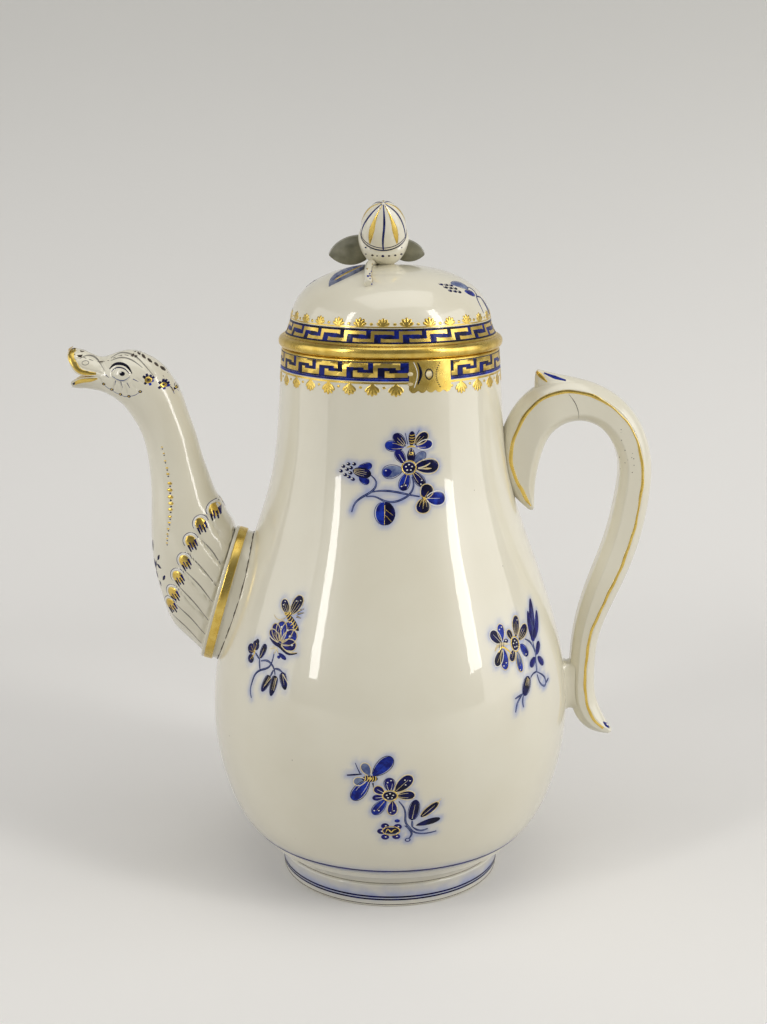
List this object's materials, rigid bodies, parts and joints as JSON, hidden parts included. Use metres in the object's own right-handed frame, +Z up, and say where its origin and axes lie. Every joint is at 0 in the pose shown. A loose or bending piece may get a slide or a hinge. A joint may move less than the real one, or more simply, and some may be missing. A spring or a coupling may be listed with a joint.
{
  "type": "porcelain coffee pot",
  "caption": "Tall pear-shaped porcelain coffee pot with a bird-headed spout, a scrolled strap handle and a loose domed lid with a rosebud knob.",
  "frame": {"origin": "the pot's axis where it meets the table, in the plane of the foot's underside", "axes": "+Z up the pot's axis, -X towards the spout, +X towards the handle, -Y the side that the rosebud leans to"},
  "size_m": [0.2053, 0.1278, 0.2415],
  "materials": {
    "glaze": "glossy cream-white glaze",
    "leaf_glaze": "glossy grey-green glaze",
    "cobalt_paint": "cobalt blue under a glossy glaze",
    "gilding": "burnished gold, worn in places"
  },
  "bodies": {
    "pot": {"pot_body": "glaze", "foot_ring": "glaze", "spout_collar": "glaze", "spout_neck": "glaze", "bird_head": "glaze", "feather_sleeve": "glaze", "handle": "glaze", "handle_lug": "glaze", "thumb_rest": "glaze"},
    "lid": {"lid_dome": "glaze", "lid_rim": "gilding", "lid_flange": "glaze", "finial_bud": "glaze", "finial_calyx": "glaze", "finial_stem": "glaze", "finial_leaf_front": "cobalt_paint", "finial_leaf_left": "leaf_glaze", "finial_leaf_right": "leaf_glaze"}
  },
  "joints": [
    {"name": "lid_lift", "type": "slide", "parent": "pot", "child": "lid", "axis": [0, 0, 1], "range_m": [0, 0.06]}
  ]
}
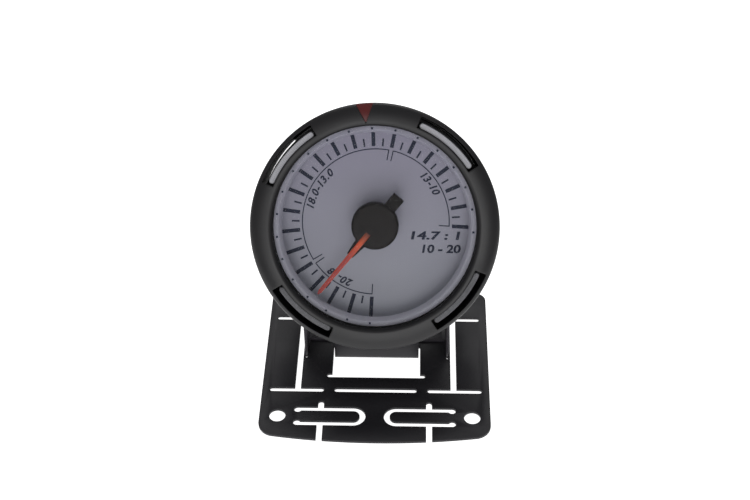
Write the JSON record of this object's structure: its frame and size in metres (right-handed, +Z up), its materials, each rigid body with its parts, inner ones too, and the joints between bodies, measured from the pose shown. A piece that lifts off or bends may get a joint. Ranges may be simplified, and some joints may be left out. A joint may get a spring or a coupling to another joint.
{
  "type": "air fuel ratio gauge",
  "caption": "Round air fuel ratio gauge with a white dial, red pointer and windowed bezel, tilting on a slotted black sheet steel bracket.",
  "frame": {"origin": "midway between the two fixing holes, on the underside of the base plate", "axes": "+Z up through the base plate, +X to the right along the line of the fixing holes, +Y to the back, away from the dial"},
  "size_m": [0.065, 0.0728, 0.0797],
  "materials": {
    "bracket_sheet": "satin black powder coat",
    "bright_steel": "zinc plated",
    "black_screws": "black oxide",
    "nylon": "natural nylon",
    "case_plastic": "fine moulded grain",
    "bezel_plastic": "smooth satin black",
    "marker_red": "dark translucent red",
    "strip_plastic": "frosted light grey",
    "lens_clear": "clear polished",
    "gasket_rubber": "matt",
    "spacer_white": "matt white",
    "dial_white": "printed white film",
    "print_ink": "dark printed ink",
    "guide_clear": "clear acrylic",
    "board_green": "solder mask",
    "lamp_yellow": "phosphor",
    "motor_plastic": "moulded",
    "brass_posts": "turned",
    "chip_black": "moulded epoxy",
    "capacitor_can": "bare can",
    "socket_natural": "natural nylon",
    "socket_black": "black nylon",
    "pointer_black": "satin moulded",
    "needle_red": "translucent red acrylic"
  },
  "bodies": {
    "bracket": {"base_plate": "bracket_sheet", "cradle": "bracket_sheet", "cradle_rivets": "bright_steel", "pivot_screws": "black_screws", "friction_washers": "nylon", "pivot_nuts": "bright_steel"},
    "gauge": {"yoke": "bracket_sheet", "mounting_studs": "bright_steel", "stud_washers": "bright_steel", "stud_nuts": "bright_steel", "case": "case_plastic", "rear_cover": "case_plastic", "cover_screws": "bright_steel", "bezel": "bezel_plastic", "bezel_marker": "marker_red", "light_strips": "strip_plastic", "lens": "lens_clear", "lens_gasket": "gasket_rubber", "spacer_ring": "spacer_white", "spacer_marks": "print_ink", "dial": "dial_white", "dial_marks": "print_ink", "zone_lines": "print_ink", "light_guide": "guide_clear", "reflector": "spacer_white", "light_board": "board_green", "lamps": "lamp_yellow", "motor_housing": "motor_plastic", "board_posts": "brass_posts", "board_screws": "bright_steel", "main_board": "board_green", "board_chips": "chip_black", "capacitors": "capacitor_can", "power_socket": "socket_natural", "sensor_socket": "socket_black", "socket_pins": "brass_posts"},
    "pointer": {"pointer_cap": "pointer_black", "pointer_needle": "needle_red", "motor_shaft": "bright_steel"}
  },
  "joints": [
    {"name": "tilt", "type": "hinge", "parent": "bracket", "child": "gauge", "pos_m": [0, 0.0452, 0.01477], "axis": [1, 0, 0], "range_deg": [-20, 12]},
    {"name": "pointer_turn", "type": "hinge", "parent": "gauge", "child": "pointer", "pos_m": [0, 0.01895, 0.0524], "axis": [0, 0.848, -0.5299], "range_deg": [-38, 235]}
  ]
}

Exercise brief> Copy all the entries verbatim.

Answer to the exercise>
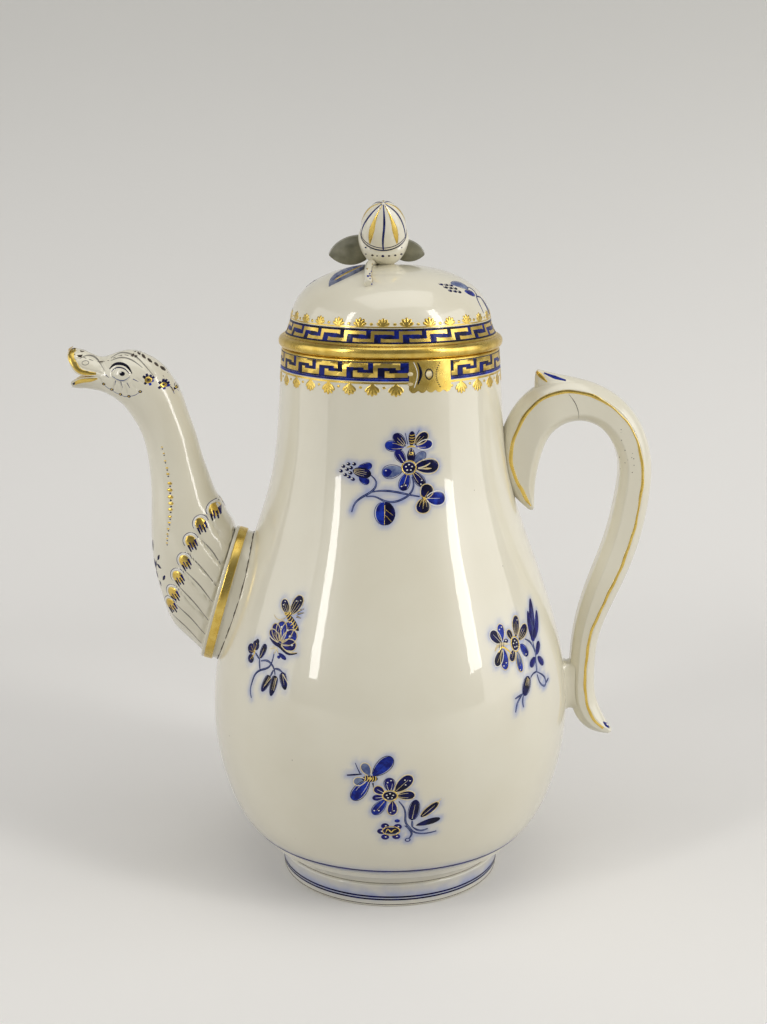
List this object's materials, rigid bodies, parts and joints as JSON, hidden parts included. Use metres in the object's own right-handed frame, +Z up, and say where its origin and axes lie. Every joint is at 0 in the pose shown. A loose or bending piece may get a slide or a hinge. A joint may move less than the real one, or more simply, and some may be missing. A spring or a coupling may be listed with a joint.
{
  "type": "porcelain coffee pot",
  "caption": "Tall pear-shaped porcelain coffee pot with a bird-headed spout, a scrolled strap handle and a loose domed lid with a rosebud knob.",
  "frame": {"origin": "the pot's axis where it meets the table, in the plane of the foot's underside", "axes": "+Z up the pot's axis, -X towards the spout, +X towards the handle, -Y the side that the rosebud leans to"},
  "size_m": [0.2053, 0.1278, 0.2415],
  "materials": {
    "glaze": "glossy cream-white glaze",
    "leaf_glaze": "glossy grey-green glaze",
    "cobalt_paint": "cobalt blue under a glossy glaze",
    "gilding": "burnished gold, worn in places"
  },
  "bodies": {
    "pot": {"pot_body": "glaze", "foot_ring": "glaze", "spout_collar": "glaze", "spout_neck": "glaze", "bird_head": "glaze", "feather_sleeve": "glaze", "handle": "glaze", "handle_lug": "glaze", "thumb_rest": "glaze"},
    "lid": {"lid_dome": "glaze", "lid_rim": "gilding", "lid_flange": "glaze", "finial_bud": "glaze", "finial_calyx": "glaze", "finial_stem": "glaze", "finial_leaf_front": "cobalt_paint", "finial_leaf_left": "leaf_glaze", "finial_leaf_right": "leaf_glaze"}
  },
  "joints": [
    {"name": "lid_lift", "type": "slide", "parent": "pot", "child": "lid", "axis": [0, 0, 1], "range_m": [0, 0.06]}
  ]
}
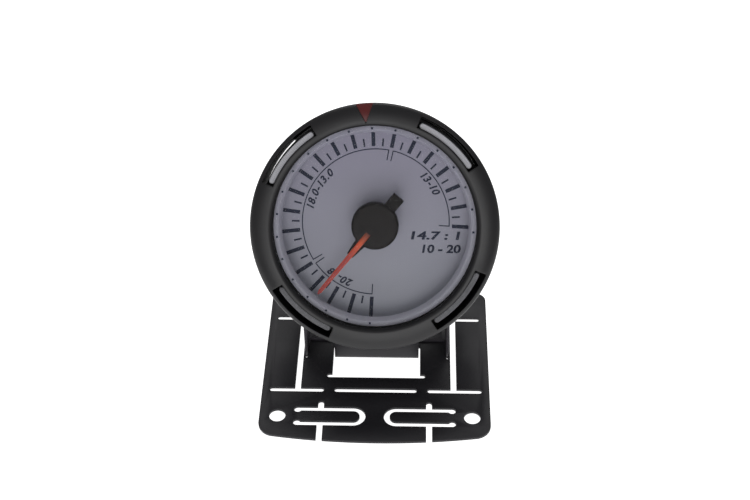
Write the JSON record of this object's structure: its frame and size in metres (right-handed, +Z up), its materials, each rigid body with its parts, inner ones too, and the joints between bodies, measured from the pose shown. A piece that lifts off or bends may get a joint. Ranges may be simplified, and some joints may be left out. A joint may get a spring or a coupling to another joint.
{
  "type": "air fuel ratio gauge",
  "caption": "Round air fuel ratio gauge with a white dial, red pointer and windowed bezel, tilting on a slotted black sheet steel bracket.",
  "frame": {"origin": "midway between the two fixing holes, on the underside of the base plate", "axes": "+Z up through the base plate, +X to the right along the line of the fixing holes, +Y to the back, away from the dial"},
  "size_m": [0.065, 0.0728, 0.0797],
  "materials": {
    "bracket_sheet": "satin black powder coat",
    "bright_steel": "zinc plated",
    "black_screws": "black oxide",
    "nylon": "natural nylon",
    "case_plastic": "fine moulded grain",
    "bezel_plastic": "smooth satin black",
    "marker_red": "dark translucent red",
    "strip_plastic": "frosted light grey",
    "lens_clear": "clear polished",
    "gasket_rubber": "matt",
    "spacer_white": "matt white",
    "dial_white": "printed white film",
    "print_ink": "dark printed ink",
    "guide_clear": "clear acrylic",
    "board_green": "solder mask",
    "lamp_yellow": "phosphor",
    "motor_plastic": "moulded",
    "brass_posts": "turned",
    "chip_black": "moulded epoxy",
    "capacitor_can": "bare can",
    "socket_natural": "natural nylon",
    "socket_black": "black nylon",
    "pointer_black": "satin moulded",
    "needle_red": "translucent red acrylic"
  },
  "bodies": {
    "bracket": {"base_plate": "bracket_sheet", "cradle": "bracket_sheet", "cradle_rivets": "bright_steel", "pivot_screws": "black_screws", "friction_washers": "nylon", "pivot_nuts": "bright_steel"},
    "gauge": {"yoke": "bracket_sheet", "mounting_studs": "bright_steel", "stud_washers": "bright_steel", "stud_nuts": "bright_steel", "case": "case_plastic", "rear_cover": "case_plastic", "cover_screws": "bright_steel", "bezel": "bezel_plastic", "bezel_marker": "marker_red", "light_strips": "strip_plastic", "lens": "lens_clear", "lens_gasket": "gasket_rubber", "spacer_ring": "spacer_white", "spacer_marks": "print_ink", "dial": "dial_white", "dial_marks": "print_ink", "zone_lines": "print_ink", "light_guide": "guide_clear", "reflector": "spacer_white", "light_board": "board_green", "lamps": "lamp_yellow", "motor_housing": "motor_plastic", "board_posts": "brass_posts", "board_screws": "bright_steel", "main_board": "board_green", "board_chips": "chip_black", "capacitors": "capacitor_can", "power_socket": "socket_natural", "sensor_socket": "socket_black", "socket_pins": "brass_posts"},
    "pointer": {"pointer_cap": "pointer_black", "pointer_needle": "needle_red", "motor_shaft": "bright_steel"}
  },
  "joints": [
    {"name": "tilt", "type": "hinge", "parent": "bracket", "child": "gauge", "pos_m": [0, 0.0452, 0.01477], "axis": [1, 0, 0], "range_deg": [-20, 12]},
    {"name": "pointer_turn", "type": "hinge", "parent": "gauge", "child": "pointer", "pos_m": [0, 0.01895, 0.0524], "axis": [0, 0.848, -0.5299], "range_deg": [-38, 235]}
  ]
}